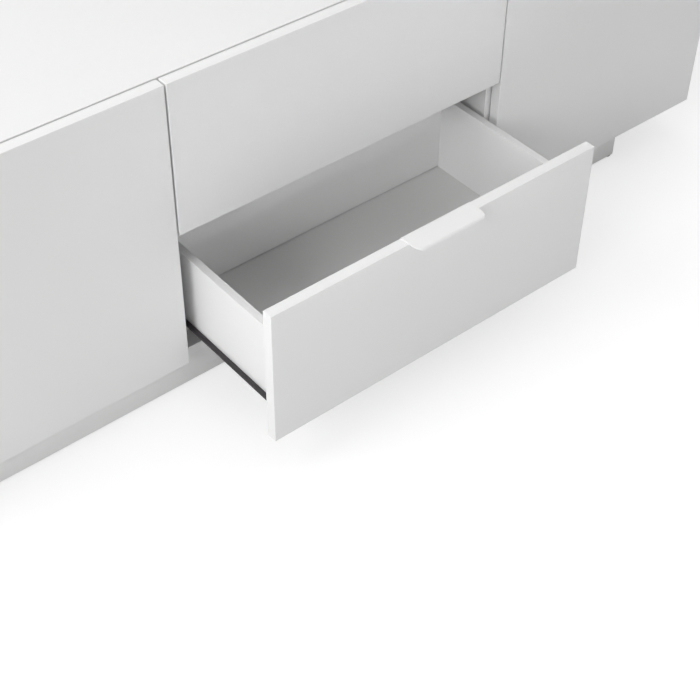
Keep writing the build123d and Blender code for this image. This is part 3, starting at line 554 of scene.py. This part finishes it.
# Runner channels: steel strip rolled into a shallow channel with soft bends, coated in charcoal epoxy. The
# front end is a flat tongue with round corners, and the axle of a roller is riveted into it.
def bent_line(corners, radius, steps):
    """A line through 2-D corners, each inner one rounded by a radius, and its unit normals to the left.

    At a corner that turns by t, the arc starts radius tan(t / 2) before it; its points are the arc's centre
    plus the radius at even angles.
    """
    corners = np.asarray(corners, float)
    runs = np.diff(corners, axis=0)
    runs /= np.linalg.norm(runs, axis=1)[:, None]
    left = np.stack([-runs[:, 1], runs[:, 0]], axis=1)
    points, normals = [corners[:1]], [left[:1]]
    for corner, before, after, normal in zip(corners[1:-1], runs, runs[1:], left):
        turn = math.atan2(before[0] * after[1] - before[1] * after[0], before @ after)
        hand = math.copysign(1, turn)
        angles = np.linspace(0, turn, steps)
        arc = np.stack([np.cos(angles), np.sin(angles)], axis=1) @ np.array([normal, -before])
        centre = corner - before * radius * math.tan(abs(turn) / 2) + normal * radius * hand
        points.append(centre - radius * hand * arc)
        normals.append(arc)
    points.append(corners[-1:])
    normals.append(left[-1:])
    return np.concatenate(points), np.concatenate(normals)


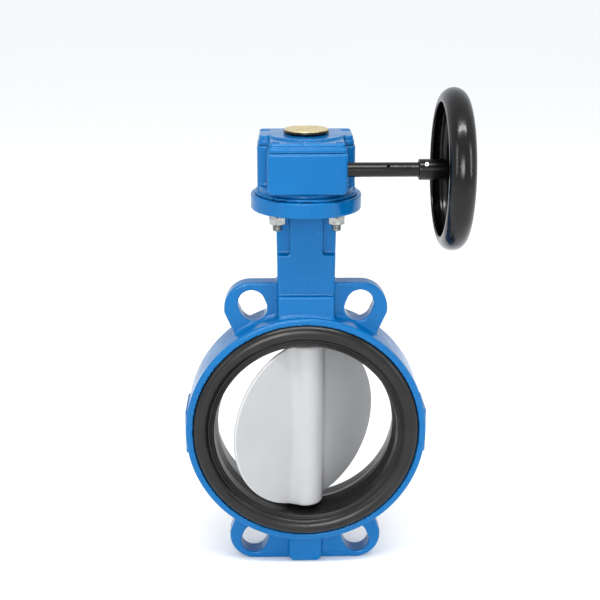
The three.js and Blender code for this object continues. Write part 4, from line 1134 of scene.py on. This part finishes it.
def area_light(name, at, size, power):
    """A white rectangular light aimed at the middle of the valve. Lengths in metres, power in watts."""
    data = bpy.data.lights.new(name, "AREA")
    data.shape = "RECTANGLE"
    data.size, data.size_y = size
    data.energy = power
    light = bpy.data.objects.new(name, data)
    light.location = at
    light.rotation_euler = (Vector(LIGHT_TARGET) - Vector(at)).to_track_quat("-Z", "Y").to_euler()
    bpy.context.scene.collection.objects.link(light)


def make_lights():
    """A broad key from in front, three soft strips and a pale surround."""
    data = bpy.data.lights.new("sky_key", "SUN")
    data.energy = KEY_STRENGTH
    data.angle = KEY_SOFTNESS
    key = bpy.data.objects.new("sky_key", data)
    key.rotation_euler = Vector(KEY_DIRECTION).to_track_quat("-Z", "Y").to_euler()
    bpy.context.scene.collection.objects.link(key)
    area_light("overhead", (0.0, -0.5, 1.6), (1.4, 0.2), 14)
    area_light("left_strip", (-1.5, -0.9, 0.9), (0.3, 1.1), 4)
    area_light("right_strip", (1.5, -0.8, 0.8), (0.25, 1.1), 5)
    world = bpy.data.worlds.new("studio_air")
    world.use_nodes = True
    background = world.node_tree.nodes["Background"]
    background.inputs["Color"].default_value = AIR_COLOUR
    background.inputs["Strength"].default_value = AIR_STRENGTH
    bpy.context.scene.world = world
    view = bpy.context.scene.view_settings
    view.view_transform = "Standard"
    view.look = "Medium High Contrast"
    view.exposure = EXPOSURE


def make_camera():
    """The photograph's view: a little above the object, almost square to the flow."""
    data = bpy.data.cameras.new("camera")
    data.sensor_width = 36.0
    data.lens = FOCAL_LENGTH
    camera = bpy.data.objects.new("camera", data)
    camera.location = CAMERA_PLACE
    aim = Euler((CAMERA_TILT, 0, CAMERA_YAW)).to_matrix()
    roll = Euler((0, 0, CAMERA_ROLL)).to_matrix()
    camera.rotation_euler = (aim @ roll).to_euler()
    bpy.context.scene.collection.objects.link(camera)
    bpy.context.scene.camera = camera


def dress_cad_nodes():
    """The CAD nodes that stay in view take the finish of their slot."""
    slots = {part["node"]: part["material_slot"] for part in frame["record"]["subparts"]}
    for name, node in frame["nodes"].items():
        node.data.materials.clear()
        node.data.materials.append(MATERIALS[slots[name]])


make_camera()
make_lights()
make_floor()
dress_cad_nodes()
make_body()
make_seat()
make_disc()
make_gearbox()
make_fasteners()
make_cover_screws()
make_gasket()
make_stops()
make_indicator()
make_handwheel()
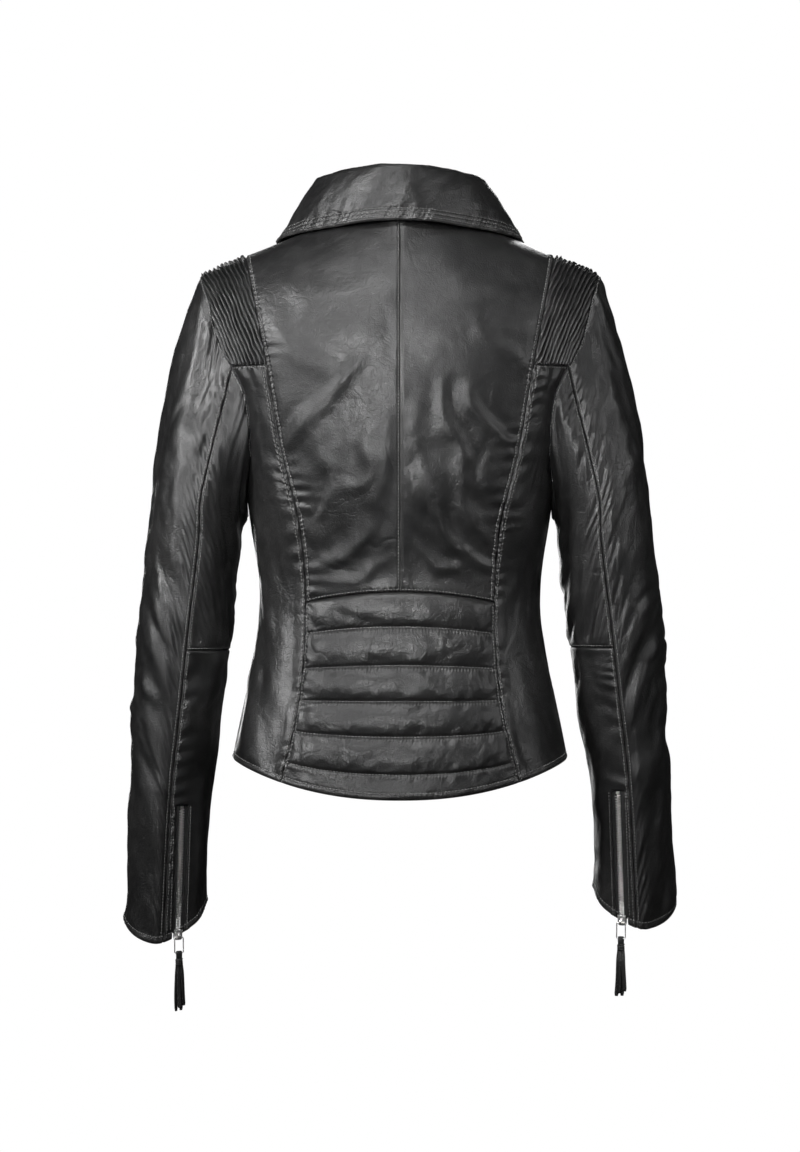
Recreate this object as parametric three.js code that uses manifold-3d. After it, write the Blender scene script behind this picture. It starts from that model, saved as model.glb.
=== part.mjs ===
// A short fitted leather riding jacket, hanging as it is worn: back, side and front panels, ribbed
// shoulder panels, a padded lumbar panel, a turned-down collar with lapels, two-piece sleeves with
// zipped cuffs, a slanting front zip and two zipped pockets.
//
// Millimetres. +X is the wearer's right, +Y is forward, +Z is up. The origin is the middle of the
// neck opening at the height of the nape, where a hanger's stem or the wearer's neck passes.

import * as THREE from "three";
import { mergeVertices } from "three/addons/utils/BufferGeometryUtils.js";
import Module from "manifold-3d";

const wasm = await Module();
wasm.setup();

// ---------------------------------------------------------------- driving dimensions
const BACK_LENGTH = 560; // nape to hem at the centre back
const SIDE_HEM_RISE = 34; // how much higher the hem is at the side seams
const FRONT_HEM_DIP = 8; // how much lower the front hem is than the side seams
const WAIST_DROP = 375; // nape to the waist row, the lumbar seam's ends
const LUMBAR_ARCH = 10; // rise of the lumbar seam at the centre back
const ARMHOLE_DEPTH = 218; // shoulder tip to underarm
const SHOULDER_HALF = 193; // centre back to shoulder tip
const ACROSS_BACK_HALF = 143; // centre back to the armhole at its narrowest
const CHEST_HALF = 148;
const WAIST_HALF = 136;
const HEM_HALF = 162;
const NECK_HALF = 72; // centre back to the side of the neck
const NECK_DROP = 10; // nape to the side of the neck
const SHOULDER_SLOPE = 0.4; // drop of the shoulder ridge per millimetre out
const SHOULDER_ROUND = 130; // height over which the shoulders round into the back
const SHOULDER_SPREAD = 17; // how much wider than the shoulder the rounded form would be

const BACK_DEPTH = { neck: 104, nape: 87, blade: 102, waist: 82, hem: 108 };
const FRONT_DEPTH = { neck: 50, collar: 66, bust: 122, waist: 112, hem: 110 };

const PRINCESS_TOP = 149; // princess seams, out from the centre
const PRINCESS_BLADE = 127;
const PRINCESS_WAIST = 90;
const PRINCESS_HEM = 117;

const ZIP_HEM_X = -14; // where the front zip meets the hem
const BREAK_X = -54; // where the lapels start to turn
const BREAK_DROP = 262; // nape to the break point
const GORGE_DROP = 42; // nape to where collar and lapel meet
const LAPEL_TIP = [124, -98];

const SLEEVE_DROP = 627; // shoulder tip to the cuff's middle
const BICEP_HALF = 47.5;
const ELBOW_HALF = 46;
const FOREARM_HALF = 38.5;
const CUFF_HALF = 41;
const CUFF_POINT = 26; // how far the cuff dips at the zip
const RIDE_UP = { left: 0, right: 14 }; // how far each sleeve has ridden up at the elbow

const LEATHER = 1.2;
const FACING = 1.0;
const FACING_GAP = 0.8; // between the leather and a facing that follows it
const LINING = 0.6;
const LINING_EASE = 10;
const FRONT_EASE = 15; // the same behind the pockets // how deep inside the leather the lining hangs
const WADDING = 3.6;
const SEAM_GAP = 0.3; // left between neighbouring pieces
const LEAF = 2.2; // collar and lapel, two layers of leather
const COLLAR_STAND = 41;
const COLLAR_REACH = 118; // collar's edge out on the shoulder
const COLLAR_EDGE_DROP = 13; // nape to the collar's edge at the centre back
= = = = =
Write each line above out exactly.

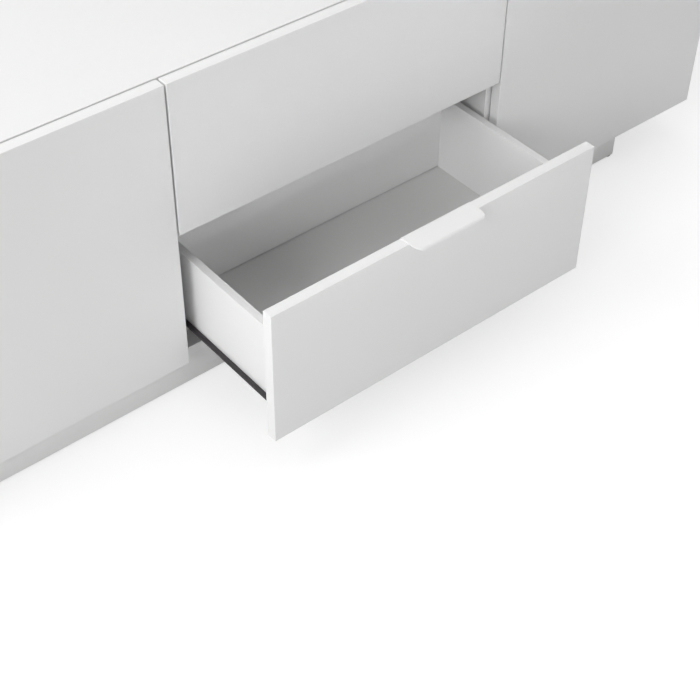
Keep writing the build123d and Blender code for this image. This is part 3, starting at line 554 of scene.py. This part finishes it.
# Runner channels: steel strip rolled into a shallow channel with soft bends, coated in charcoal epoxy. The
# front end is a flat tongue with round corners, and the axle of a roller is riveted into it.
def bent_line(corners, radius, steps):
    """A line through 2-D corners, each inner one rounded by a radius, and its unit normals to the left.

    At a corner that turns by t, the arc starts radius tan(t / 2) before it; its points are the arc's centre
    plus the radius at even angles.
    """
    corners = np.asarray(corners, float)
    runs = np.diff(corners, axis=0)
    runs /= np.linalg.norm(runs, axis=1)[:, None]
    left = np.stack([-runs[:, 1], runs[:, 0]], axis=1)
    points, normals = [corners[:1]], [left[:1]]
    for corner, before, after, normal in zip(corners[1:-1], runs, runs[1:], left):
        turn = math.atan2(before[0] * after[1] - before[1] * after[0], before @ after)
        hand = math.copysign(1, turn)
        angles = np.linspace(0, turn, steps)
        arc = np.stack([np.cos(angles), np.sin(angles)], axis=1) @ np.array([normal, -before])
        centre = corner - before * radius * math.tan(abs(turn) / 2) + normal * radius * hand
        points.append(centre - radius * hand * arc)
        normals.append(arc)
    points.append(corners[-1:])
    normals.append(left[-1:])
    return np.concatenate(points), np.concatenate(normals)


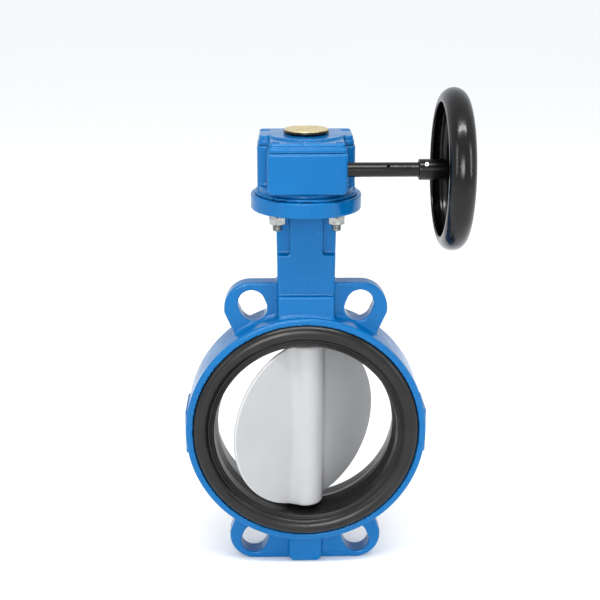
The three.js and Blender code for this object continues. Write part 4, from line 1134 of scene.py on. This part finishes it.
def area_light(name, at, size, power):
    """A white rectangular light aimed at the middle of the valve. Lengths in metres, power in watts."""
    data = bpy.data.lights.new(name, "AREA")
    data.shape = "RECTANGLE"
    data.size, data.size_y = size
    data.energy = power
    light = bpy.data.objects.new(name, data)
    light.location = at
    light.rotation_euler = (Vector(LIGHT_TARGET) - Vector(at)).to_track_quat("-Z", "Y").to_euler()
    bpy.context.scene.collection.objects.link(light)


def make_lights():
    """A broad key from in front, three soft strips and a pale surround."""
    data = bpy.data.lights.new("sky_key", "SUN")
    data.energy = KEY_STRENGTH
    data.angle = KEY_SOFTNESS
    key = bpy.data.objects.new("sky_key", data)
    key.rotation_euler = Vector(KEY_DIRECTION).to_track_quat("-Z", "Y").to_euler()
    bpy.context.scene.collection.objects.link(key)
    area_light("overhead", (0.0, -0.5, 1.6), (1.4, 0.2), 14)
    area_light("left_strip", (-1.5, -0.9, 0.9), (0.3, 1.1), 4)
    area_light("right_strip", (1.5, -0.8, 0.8), (0.25, 1.1), 5)
    world = bpy.data.worlds.new("studio_air")
    world.use_nodes = True
    background = world.node_tree.nodes["Background"]
    background.inputs["Color"].default_value = AIR_COLOUR
    background.inputs["Strength"].default_value = AIR_STRENGTH
    bpy.context.scene.world = world
    view = bpy.context.scene.view_settings
    view.view_transform = "Standard"
    view.look = "Medium High Contrast"
    view.exposure = EXPOSURE


def make_camera():
    """The photograph's view: a little above the object, almost square to the flow."""
    data = bpy.data.cameras.new("camera")
    data.sensor_width = 36.0
    data.lens = FOCAL_LENGTH
    camera = bpy.data.objects.new("camera", data)
    camera.location = CAMERA_PLACE
    aim = Euler((CAMERA_TILT, 0, CAMERA_YAW)).to_matrix()
    roll = Euler((0, 0, CAMERA_ROLL)).to_matrix()
    camera.rotation_euler = (aim @ roll).to_euler()
    bpy.context.scene.collection.objects.link(camera)
    bpy.context.scene.camera = camera


def dress_cad_nodes():
    """The CAD nodes that stay in view take the finish of their slot."""
    slots = {part["node"]: part["material_slot"] for part in frame["record"]["subparts"]}
    for name, node in frame["nodes"].items():
        node.data.materials.clear()
        node.data.materials.append(MATERIALS[slots[name]])


make_camera()
make_lights()
make_floor()
dress_cad_nodes()
make_body()
make_seat()
make_disc()
make_gearbox()
make_fasteners()
make_cover_screws()
make_gasket()
make_stops()
make_indicator()
make_handwheel()
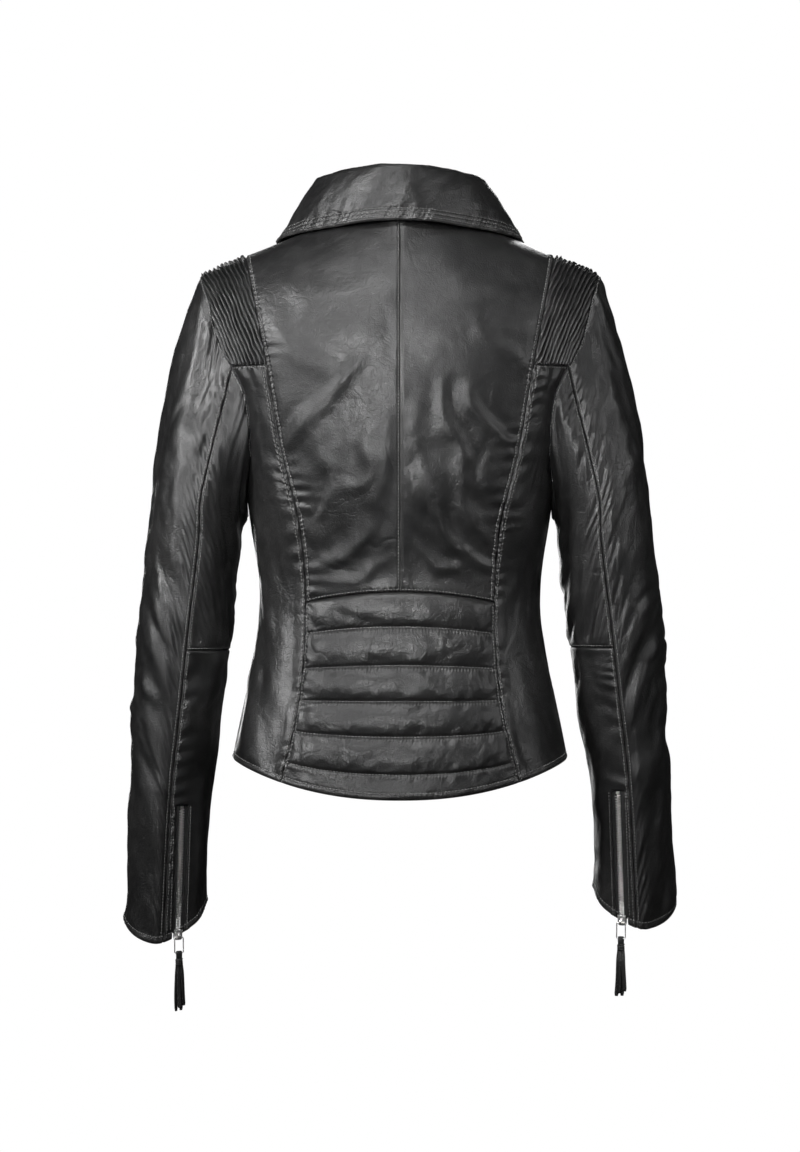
Recreate this object as parametric three.js code that uses manifold-3d. After it, write the Blender scene script behind this picture. It starts from that model, saved as model.glb.
=== part.mjs ===
// A short fitted leather riding jacket, hanging as it is worn: back, side and front panels, ribbed
// shoulder panels, a padded lumbar panel, a turned-down collar with lapels, two-piece sleeves with
// zipped cuffs, a slanting front zip and two zipped pockets.
//
// Millimetres. +X is the wearer's right, +Y is forward, +Z is up. The origin is the middle of the
// neck opening at the height of the nape, where a hanger's stem or the wearer's neck passes.

import * as THREE from "three";
import { mergeVertices } from "three/addons/utils/BufferGeometryUtils.js";
import Module from "manifold-3d";

const wasm = await Module();
wasm.setup();

// ---------------------------------------------------------------- driving dimensions
const BACK_LENGTH = 560; // nape to hem at the centre back
const SIDE_HEM_RISE = 34; // how much higher the hem is at the side seams
const FRONT_HEM_DIP = 8; // how much lower the front hem is than the side seams
const WAIST_DROP = 375; // nape to the waist row, the lumbar seam's ends
const LUMBAR_ARCH = 10; // rise of the lumbar seam at the centre back
const ARMHOLE_DEPTH = 218; // shoulder tip to underarm
const SHOULDER_HALF = 193; // centre back to shoulder tip
const ACROSS_BACK_HALF = 143; // centre back to the armhole at its narrowest
const CHEST_HALF = 148;
const WAIST_HALF = 136;
const HEM_HALF = 162;
const NECK_HALF = 72; // centre back to the side of the neck
const NECK_DROP = 10; // nape to the side of the neck
const SHOULDER_SLOPE = 0.4; // drop of the shoulder ridge per millimetre out
const SHOULDER_ROUND = 130; // height over which the shoulders round into the back
const SHOULDER_SPREAD = 17; // how much wider than the shoulder the rounded form would be

const BACK_DEPTH = { neck: 104, nape: 87, blade: 102, waist: 82, hem: 108 };
const FRONT_DEPTH = { neck: 50, collar: 66, bust: 122, waist: 112, hem: 110 };

const PRINCESS_TOP = 149; // princess seams, out from the centre
const PRINCESS_BLADE = 127;
const PRINCESS_WAIST = 90;
const PRINCESS_HEM = 117;

const ZIP_HEM_X = -14; // where the front zip meets the hem
const BREAK_X = -54; // where the lapels start to turn
const BREAK_DROP = 262; // nape to the break point
const GORGE_DROP = 42; // nape to where collar and lapel meet
const LAPEL_TIP = [124, -98];

const SLEEVE_DROP = 627; // shoulder tip to the cuff's middle
const BICEP_HALF = 47.5;
const ELBOW_HALF = 46;
const FOREARM_HALF = 38.5;
const CUFF_HALF = 41;
const CUFF_POINT = 26; // how far the cuff dips at the zip
const RIDE_UP = { left: 0, right: 14 }; // how far each sleeve has ridden up at the elbow

const LEATHER = 1.2;
const FACING = 1.0;
const FACING_GAP = 0.8; // between the leather and a facing that follows it
const LINING = 0.6;
const LINING_EASE = 10;
const FRONT_EASE = 15; // the same behind the pockets // how deep inside the leather the lining hangs
const WADDING = 3.6;
const SEAM_GAP = 0.3; // left between neighbouring pieces
const LEAF = 2.2; // collar and lapel, two layers of leather
const COLLAR_STAND = 41;
const COLLAR_REACH = 118; // collar's edge out on the shoulder
const COLLAR_EDGE_DROP = 13; // nape to the collar's edge at the centre back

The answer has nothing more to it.